-- BEGIN --
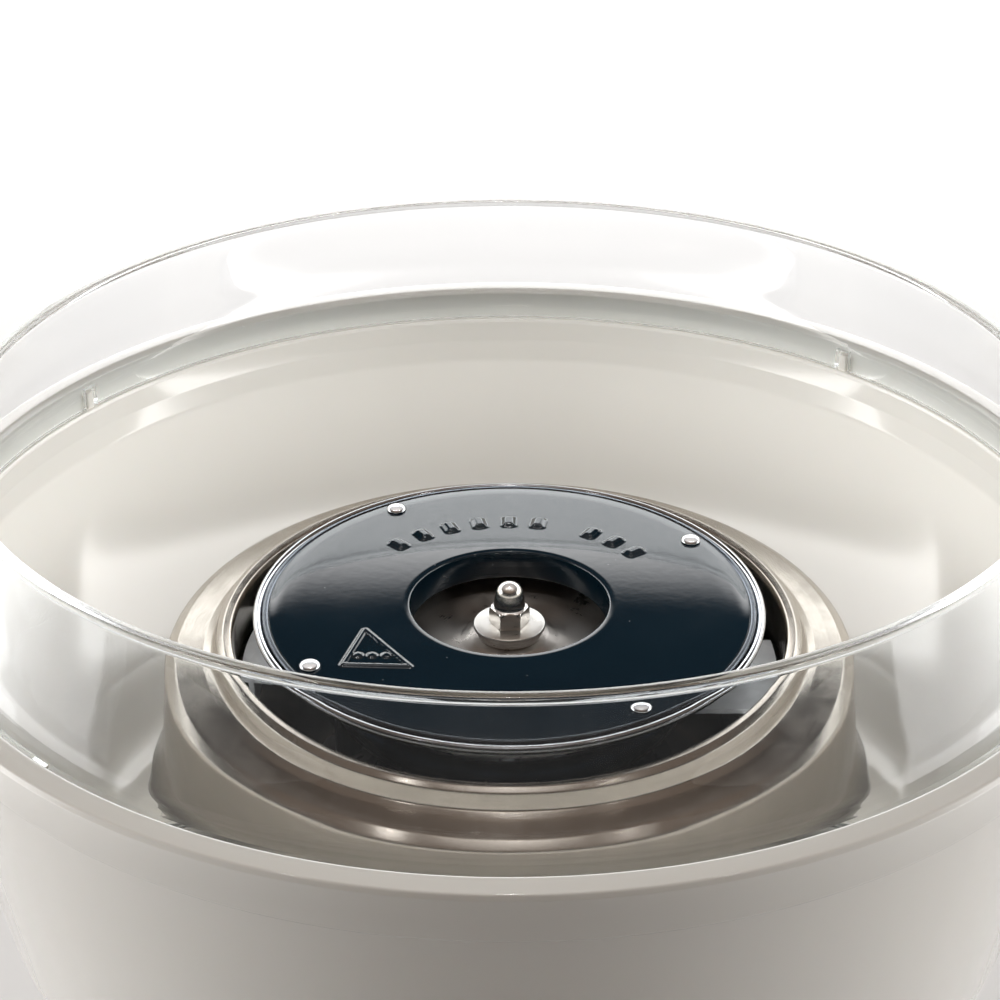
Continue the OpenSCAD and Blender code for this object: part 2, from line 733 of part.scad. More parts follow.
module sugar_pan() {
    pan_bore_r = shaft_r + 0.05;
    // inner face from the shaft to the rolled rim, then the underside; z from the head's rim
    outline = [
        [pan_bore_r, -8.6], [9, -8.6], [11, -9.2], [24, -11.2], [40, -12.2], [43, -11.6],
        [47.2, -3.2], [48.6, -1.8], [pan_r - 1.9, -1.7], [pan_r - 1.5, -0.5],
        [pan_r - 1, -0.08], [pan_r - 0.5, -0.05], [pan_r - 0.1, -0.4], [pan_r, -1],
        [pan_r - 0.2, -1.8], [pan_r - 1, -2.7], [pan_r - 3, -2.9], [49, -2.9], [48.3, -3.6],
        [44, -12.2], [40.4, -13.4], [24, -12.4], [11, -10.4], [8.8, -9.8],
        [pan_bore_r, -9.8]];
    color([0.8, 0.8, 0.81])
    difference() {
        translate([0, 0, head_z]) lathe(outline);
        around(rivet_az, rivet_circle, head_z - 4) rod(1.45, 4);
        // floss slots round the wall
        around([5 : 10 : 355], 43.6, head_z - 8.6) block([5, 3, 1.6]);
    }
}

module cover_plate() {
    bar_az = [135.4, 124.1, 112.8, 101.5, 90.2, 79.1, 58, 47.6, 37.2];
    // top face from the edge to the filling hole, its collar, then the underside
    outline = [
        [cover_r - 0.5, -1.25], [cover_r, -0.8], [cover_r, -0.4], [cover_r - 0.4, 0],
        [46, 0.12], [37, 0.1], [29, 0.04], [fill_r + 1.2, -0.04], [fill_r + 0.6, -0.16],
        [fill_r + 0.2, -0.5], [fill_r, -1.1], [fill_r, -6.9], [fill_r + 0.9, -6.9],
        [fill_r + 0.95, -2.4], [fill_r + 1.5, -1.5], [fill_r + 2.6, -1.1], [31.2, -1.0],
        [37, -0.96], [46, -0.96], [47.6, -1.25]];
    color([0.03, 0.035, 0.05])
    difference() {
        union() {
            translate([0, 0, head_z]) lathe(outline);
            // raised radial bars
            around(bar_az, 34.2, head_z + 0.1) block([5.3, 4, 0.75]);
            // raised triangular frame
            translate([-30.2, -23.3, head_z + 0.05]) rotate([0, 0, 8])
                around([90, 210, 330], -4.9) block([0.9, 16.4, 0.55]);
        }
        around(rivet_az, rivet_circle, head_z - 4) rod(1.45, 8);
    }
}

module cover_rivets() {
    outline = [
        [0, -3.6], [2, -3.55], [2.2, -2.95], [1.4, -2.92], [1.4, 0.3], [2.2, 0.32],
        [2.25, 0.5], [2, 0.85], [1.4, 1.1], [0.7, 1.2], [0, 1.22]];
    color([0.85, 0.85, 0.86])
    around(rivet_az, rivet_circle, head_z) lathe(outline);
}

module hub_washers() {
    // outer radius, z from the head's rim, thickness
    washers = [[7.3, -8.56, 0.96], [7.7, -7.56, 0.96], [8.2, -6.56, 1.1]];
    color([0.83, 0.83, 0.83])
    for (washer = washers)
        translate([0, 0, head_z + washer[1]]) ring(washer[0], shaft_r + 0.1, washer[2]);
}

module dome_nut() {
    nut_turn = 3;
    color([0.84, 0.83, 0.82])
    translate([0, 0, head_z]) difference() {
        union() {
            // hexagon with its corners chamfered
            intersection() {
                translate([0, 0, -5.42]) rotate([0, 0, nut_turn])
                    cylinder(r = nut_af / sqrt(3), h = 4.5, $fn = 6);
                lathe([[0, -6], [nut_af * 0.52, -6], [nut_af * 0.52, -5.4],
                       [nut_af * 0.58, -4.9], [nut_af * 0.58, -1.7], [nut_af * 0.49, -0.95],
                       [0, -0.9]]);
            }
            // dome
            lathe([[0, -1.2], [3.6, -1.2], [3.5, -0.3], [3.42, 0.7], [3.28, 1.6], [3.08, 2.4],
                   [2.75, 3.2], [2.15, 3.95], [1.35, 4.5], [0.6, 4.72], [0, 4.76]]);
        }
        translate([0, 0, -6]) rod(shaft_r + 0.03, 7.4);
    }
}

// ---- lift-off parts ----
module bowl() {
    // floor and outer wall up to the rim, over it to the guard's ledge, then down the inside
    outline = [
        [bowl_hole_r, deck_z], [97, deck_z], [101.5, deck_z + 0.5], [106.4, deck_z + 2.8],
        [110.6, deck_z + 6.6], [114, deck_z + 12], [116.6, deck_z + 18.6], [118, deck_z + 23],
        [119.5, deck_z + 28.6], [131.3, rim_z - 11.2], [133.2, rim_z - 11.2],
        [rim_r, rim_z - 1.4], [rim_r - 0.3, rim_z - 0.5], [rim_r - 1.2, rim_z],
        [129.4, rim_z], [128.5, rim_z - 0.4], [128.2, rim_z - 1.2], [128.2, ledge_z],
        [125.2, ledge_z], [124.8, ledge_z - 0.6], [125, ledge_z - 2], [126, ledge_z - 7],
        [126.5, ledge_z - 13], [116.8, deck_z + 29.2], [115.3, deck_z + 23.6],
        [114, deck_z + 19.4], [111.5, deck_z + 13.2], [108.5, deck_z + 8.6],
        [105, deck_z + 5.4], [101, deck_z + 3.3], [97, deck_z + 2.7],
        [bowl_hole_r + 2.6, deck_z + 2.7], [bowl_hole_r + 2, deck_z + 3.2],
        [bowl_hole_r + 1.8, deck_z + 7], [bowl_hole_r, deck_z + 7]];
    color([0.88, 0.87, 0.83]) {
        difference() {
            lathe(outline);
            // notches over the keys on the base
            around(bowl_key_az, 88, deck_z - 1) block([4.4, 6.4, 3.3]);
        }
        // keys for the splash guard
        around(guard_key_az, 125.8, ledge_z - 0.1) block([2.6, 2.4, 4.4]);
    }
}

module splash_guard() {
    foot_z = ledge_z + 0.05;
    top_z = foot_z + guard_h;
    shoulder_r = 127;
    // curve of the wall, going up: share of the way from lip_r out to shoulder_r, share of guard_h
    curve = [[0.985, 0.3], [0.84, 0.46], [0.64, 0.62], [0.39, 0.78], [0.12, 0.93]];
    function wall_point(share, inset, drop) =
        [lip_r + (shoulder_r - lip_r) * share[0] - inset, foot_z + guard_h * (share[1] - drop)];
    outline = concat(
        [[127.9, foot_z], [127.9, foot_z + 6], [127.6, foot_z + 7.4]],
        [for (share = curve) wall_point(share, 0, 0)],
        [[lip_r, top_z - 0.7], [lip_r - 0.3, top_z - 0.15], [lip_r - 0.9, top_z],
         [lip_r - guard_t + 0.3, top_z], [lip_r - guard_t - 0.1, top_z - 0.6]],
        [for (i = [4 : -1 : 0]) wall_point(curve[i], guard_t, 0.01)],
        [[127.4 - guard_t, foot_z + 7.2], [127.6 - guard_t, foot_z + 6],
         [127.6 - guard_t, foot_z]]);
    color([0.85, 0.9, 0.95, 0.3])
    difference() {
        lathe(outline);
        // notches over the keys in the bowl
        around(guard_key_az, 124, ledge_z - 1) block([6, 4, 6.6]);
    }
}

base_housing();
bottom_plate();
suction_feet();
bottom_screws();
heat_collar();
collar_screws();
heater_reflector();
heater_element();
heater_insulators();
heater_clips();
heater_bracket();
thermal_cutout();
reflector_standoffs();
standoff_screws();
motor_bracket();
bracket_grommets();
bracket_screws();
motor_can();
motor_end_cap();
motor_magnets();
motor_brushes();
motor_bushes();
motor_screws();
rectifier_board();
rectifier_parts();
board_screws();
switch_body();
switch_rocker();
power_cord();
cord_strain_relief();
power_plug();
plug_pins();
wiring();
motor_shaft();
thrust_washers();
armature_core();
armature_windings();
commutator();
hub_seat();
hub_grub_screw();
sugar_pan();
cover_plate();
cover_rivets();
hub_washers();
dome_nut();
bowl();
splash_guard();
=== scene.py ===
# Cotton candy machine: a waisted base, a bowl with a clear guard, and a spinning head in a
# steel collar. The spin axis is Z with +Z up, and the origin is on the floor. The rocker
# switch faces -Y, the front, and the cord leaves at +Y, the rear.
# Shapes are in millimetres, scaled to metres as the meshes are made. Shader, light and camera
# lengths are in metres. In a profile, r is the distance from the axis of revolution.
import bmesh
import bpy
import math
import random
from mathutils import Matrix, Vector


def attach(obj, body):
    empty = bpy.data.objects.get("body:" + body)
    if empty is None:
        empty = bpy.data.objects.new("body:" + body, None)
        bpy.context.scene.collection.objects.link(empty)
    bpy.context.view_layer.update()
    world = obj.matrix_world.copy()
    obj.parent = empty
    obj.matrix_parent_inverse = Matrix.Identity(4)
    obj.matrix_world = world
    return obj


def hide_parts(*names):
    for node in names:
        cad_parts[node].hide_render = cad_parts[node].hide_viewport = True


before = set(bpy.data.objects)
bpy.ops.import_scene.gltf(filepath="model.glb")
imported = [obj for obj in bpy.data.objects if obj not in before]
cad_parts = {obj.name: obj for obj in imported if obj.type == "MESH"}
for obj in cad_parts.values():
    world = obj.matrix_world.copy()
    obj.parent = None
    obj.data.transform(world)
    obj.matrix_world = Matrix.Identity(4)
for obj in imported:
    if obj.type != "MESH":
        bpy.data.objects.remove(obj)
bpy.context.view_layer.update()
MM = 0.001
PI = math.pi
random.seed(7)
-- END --
§ **GIVEN PROBLEM**
Return the lines above, from the one containing "reflector_standoffs();" to the end, exactly as they stand.

§ **WRITTEN REPLY**
reflector_standoffs();
standoff_screws();
motor_bracket();
bracket_grommets();
bracket_screws();
motor_can();
motor_end_cap();
motor_magnets();
motor_brushes();
motor_bushes();
motor_screws();
rectifier_board();
rectifier_parts();
board_screws();
switch_body();
switch_rocker();
power_cord();
cord_strain_relief();
power_plug();
plug_pins();
wiring();
motor_shaft();
thrust_washers();
armature_core();
armature_windings();
commutator();
hub_seat();
hub_grub_screw();
sugar_pan();
cover_plate();
cover_rivets();
hub_washers();
dome_nut();
bowl();
splash_guard();
=== scene.py ===
# Cotton candy machine: a waisted base, a bowl with a clear guard, and a spinning head in a
# steel collar. The spin axis is Z with +Z up, and the origin is on the floor. The rocker
# switch faces -Y, the front, and the cord leaves at +Y, the rear.
# Shapes are in millimetres, scaled to metres as the meshes are made. Shader, light and camera
# lengths are in metres. In a profile, r is the distance from the axis of revolution.
import bmesh
import bpy
import math
import random
from mathutils import Matrix, Vector


def attach(obj, body):
    empty = bpy.data.objects.get("body:" + body)
    if empty is None:
        empty = bpy.data.objects.new("body:" + body, None)
        bpy.context.scene.collection.objects.link(empty)
    bpy.context.view_layer.update()
    world = obj.matrix_world.copy()
    obj.parent = empty
    obj.matrix_parent_inverse = Matrix.Identity(4)
    obj.matrix_world = world
    return obj


def hide_parts(*names):
    for node in names:
        cad_parts[node].hide_render = cad_parts[node].hide_viewport = True


before = set(bpy.data.objects)
bpy.ops.import_scene.gltf(filepath="model.glb")
imported = [obj for obj in bpy.data.objects if obj not in before]
cad_parts = {obj.name: obj for obj in imported if obj.type == "MESH"}
for obj in cad_parts.values():
    world = obj.matrix_world.copy()
    obj.parent = None
    obj.data.transform(world)
    obj.matrix_world = Matrix.Identity(4)
for obj in imported:
    if obj.type != "MESH":
        bpy.data.objects.remove(obj)
bpy.context.view_layer.update()
MM = 0.001
PI = math.pi
random.seed(7)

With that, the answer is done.